Il Ravenna Festival apre con Zubin Mehta

Rimini

RAVENNA. Il ricco cartellone della 26ª edizione di Ravenna festival, che si caratterizza per una immersione nei temi e nelle suggestioni dell’opera dantesca – come suggerisce il titolo “L’amor che move il sole e l’altre stelle” –, è come sempre punteggiato di importanti appuntamenti sinfonici. Così, dopo quella sorta di prologo costituito nei giorni scorsi dal rutilante musical “Rocky horror show” e dalla evocativa installazione luminosa e sonora “Arpa di luce”, è proprio al repertorio sinfonico che è affidata, questa sera, l’apertura ufficiale degli spettacoli: sul podio dell’Orchestra del Maggio Musicale Fiorentino salirà uno dei massimi direttori del nostro tempo, Zubin Mehta, che a quella compagine è legato da un rapporto che dura da trent’anni.

Certamente Mehta, tra gli innumerevoli protagonisti del mondo musicale che negli anni si sono avvicendati sul palcoscenico di questo festival, è tra i più “affezionati”: dal 1991, quando diresse la stessa orchestra fiorentina alla Rocca Brancaleone, torna infatti oggi a Ravenna per la sesta volta. E ancora una volta scegliendo un programma che inanella alcune delle pagine più accattivanti del repertorio classico, e tracciando un arco che dal Beethoven del primo Ottocento arriva agli ultimi anni di quel secolo, con l’ultima struggente composizione di Cajkovskij passando per l’intensa scrittura di Wagner.

Dunque, nella prima parte del concerto Zubin Mehta proporrà al pubblico del Pala De André due opere, quelle di Beethoven e di Wagner, intrinsecamente legate al teatro musicale, ma divenute nel tempo veri e propri pezzi da concerto: del primo l’ouverture “Leonore”, la terza delle quattro composte per l’opera “Fidelio”; del secondo quella sorta di “condensato” del “Tristano e Isotta” che è il “Preludio e morte di Isotta”.

L’ouverture beethoveniana, composta nel 1806 per la ripresa del “Fidelio” (che aveva debuttato l’anno prima), e poi sostituita dal compositore da una pagina più agile e brillante, venne per la prima volta reinserita nel corso del Singspiel stesso, quale preludio al finale, da Gustav Mahler, allora direttore dell’Opera di Vienna. Che in questo modo conferì a questa poderosa e sfavillante “sintesi poetica” dell’unica opera teatrale di Beethoven una vera e propria seconda vita, contribuendo quindi alla fortunata prassi di eseguirla in apertura di concerto.

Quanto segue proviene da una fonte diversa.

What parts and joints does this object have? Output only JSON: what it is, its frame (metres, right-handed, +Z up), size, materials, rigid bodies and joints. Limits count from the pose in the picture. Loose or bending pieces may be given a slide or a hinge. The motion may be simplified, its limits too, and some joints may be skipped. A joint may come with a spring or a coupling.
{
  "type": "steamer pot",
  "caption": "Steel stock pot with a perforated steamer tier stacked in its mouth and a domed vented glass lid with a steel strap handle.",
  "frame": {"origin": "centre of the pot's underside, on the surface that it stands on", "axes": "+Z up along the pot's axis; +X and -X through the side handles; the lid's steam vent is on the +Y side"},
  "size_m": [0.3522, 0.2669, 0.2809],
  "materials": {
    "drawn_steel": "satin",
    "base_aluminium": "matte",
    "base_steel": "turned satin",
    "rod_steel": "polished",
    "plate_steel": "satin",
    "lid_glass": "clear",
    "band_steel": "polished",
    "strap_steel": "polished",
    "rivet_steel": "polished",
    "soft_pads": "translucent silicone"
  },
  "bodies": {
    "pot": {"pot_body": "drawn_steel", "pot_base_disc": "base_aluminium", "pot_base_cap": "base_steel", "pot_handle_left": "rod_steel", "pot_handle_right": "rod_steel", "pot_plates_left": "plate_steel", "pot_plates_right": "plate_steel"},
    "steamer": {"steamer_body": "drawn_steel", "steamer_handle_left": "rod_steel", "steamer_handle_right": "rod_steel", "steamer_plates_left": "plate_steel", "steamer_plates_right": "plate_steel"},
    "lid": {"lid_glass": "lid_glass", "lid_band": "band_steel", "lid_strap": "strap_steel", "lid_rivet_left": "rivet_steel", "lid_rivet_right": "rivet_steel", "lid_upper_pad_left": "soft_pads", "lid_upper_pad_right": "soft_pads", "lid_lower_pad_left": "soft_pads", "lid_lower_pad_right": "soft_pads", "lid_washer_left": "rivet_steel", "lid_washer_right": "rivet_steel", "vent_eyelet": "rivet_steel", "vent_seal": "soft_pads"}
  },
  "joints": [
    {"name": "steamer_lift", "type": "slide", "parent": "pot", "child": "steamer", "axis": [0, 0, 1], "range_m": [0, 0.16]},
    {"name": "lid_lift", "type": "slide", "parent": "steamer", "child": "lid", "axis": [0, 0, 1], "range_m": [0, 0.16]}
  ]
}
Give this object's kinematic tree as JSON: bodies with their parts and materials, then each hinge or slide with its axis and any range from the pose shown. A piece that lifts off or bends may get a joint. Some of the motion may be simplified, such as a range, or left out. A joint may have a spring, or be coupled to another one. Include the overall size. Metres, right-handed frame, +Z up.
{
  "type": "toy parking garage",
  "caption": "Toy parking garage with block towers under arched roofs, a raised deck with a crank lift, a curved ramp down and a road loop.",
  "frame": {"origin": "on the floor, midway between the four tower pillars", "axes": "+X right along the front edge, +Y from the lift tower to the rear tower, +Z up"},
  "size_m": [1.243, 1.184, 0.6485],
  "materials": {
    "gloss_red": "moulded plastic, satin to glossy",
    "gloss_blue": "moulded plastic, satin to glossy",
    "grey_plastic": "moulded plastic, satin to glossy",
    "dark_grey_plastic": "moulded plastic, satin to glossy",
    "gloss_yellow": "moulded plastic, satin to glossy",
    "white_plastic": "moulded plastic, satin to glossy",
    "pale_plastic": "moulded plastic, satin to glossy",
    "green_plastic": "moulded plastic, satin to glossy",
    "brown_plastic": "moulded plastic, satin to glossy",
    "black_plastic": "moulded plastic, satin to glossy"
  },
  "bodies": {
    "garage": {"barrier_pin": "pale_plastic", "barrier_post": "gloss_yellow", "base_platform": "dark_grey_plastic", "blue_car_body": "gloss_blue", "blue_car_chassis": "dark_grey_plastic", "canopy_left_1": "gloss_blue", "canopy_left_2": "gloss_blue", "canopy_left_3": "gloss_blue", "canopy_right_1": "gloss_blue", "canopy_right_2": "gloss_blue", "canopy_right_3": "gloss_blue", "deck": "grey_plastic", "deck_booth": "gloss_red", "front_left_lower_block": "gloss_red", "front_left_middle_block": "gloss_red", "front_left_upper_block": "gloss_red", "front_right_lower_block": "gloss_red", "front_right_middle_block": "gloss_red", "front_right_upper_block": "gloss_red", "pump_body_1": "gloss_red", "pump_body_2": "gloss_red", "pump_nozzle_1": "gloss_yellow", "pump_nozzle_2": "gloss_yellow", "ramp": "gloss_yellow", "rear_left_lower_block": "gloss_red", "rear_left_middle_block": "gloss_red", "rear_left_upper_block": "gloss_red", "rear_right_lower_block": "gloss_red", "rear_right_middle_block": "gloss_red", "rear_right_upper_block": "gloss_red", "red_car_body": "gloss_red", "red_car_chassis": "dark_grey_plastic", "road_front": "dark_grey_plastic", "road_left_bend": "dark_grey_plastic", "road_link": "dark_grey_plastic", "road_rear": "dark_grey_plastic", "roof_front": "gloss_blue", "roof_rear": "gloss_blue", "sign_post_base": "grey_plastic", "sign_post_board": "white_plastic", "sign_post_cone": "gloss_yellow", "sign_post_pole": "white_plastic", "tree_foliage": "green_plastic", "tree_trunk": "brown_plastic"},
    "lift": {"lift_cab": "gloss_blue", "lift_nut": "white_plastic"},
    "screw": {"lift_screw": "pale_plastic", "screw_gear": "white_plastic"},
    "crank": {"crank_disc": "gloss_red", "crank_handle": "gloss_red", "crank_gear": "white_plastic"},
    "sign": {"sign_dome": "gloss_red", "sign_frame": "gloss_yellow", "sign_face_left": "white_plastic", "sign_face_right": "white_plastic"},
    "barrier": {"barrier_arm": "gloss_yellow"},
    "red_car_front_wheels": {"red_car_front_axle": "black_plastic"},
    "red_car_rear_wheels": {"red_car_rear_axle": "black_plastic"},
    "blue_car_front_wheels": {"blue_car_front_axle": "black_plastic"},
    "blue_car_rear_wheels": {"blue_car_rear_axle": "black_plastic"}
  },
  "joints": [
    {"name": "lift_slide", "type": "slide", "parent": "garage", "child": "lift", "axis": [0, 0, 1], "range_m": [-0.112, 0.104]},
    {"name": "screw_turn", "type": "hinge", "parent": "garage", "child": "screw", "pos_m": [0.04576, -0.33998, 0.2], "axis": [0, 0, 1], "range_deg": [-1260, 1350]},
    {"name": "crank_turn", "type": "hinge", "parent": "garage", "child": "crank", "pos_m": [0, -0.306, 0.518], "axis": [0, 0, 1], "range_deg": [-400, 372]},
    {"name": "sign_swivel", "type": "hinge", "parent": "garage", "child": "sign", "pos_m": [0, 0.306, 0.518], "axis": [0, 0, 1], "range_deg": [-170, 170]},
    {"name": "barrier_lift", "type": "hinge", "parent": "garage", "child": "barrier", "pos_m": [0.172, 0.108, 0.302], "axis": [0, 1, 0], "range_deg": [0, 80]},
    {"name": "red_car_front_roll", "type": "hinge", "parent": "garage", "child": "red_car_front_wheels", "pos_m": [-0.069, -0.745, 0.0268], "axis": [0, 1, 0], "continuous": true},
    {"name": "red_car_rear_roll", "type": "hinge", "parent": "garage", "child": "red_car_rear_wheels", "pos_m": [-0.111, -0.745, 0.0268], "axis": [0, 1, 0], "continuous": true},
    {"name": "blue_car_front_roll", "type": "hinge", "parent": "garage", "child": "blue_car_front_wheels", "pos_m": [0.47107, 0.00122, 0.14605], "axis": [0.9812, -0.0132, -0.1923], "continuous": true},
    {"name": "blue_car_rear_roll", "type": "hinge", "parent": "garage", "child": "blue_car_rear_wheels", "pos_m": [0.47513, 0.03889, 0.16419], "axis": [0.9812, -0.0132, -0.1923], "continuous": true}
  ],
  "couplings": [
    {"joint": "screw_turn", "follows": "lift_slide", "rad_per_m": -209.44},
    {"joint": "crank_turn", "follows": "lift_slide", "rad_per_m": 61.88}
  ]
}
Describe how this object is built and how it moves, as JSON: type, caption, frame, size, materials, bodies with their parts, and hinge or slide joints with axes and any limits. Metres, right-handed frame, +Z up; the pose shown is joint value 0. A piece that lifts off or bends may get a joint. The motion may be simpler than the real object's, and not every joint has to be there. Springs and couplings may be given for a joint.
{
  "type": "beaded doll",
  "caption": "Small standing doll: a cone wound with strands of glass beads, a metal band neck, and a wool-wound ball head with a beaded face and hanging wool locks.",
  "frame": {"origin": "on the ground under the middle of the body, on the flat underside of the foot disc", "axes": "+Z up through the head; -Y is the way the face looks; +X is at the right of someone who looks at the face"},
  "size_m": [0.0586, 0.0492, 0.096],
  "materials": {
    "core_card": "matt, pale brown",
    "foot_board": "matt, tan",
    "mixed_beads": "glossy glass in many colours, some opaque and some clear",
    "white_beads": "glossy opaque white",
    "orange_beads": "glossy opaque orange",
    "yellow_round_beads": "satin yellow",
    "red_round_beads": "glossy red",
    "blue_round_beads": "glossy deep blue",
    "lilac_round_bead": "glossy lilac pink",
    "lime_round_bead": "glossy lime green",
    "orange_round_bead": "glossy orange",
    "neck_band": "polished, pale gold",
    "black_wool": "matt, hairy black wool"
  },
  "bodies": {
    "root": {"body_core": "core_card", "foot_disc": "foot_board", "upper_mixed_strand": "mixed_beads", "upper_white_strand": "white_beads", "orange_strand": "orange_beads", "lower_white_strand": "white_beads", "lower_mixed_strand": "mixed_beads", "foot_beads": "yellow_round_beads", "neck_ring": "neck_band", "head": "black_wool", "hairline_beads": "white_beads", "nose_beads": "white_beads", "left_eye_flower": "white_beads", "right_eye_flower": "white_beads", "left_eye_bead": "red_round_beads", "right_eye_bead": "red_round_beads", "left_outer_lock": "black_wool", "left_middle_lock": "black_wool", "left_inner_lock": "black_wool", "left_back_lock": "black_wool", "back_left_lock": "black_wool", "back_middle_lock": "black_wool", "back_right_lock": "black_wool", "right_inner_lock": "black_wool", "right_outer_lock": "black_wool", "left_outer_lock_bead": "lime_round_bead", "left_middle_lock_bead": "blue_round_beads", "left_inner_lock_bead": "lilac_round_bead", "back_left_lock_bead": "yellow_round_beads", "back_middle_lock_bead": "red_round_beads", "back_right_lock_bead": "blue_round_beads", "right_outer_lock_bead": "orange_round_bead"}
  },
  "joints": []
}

Non del tutto dissimile è il caso del “Preludio e morte di Isotta”, ovvero l’accostamento in un unico pezzo sinfonico dei due brani strumentali che stanno all’inizio e alla fine del “Tristano e Isotta”, che, eseguito per la prima volta come pezzo a sé stante nel 1859 (6 anni prima della messa in scena dell’opera), condensa nell’acceso colore strumentale e nell’esasperato cromatismo le struggenti sensazioni di una passione d’amore violenta ed espressiva fino al grande finale della trasfigurazione di Isotta.

Diversa la genesi, ma non l’intensità espressiva, dell’ultima opera in programma, la Sesta Sinfonia “Patetica” di Cajkovskij. Quella che è stata definita il testamento, l’addio alla vita del grande compositore russo, che a 53 anni morirà suicida nove giorni dopo averne diretto, nell’ottobre 1893, la prima esecuzione a San Pietroburgo. E se è sempre rischioso sovrapporre l’opera d’arte al dato biografico, è pur vero che i temi fondanti dell’intera sinfonia hanno un preciso connotato semantico, dolente e funereo (così come le citazioni dalla liturgia dei defunti), e che insieme alla musica, nel finale, sembra svanire la vita stessa.